The engineers devised a number of methods to handle the effect of the wind, such as the construction of windproof and dust-suppressing walls along the line. They also constructed a 1,200-m-long archway in the middle section of the Baili Windy Area.

According to La, the entire length of the windproof infrastructure is 462 km. "We estimate that without the walls, operations would have to be suspended as often as 60 times a year. These walls will reduce the number of suspensions to about 10 a year by enabling the train to travel safely despite winds as strong as 13 on the Beaufort scale," he said.

Liu Xinle, director of construction management with the Urumqi Railway Bureau, said the high winds weren't the only problems that faced the engineers, who also had to factor wide variations in temperature into their calculations.

"The highest temperature, in Turpan, is close to 50 C, while in Urumqi it can fall as low as -41 C. These extreme changes can seriously affect the condition of the railbeds and tracks, so we employed special techniques to treat the concrete," he said.

Liu said that about 90 percent of the line's infrastructure has already been tested, and trials will be conducted on the rest of the track in July.

Trials of the Lanzhou-Xining section will begin in August, and tests on the Xining-Xinjiang section will start in September.

La said the construction teams worked hard to protect the local environment. Bridges were built above the subterranean water networks in Turpan and the wetlands in Dabancheng so the landscape won't be affected by the rail tracks.

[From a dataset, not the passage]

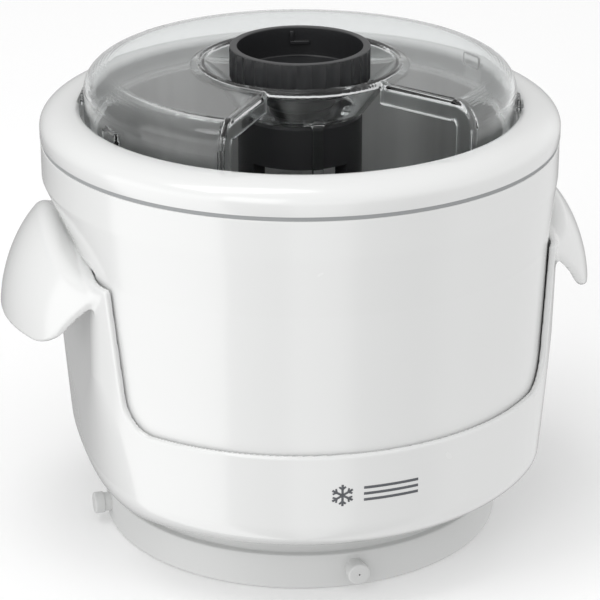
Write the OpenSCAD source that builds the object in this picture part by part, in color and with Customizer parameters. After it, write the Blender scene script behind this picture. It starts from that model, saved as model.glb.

Meanwhile, all vehicles that transported construction materials traveled along fixed routes on wetlands and grasslands to minimize the environmental impact.

In April, Sheng Guangzu, general manager of China Railway Corp, said that 78 percent of the construction investment in 2014 would be plowed into work on the country's central and western regions, where 86 percent of the new railways that will begin operations this year are located.

According to a Five-Year Plan (2011-15) formulated by the former Ministry of Railways, 23,000 kilometers of new lines will be built in the central and western regions, with investment of 1.85 trillion yuan.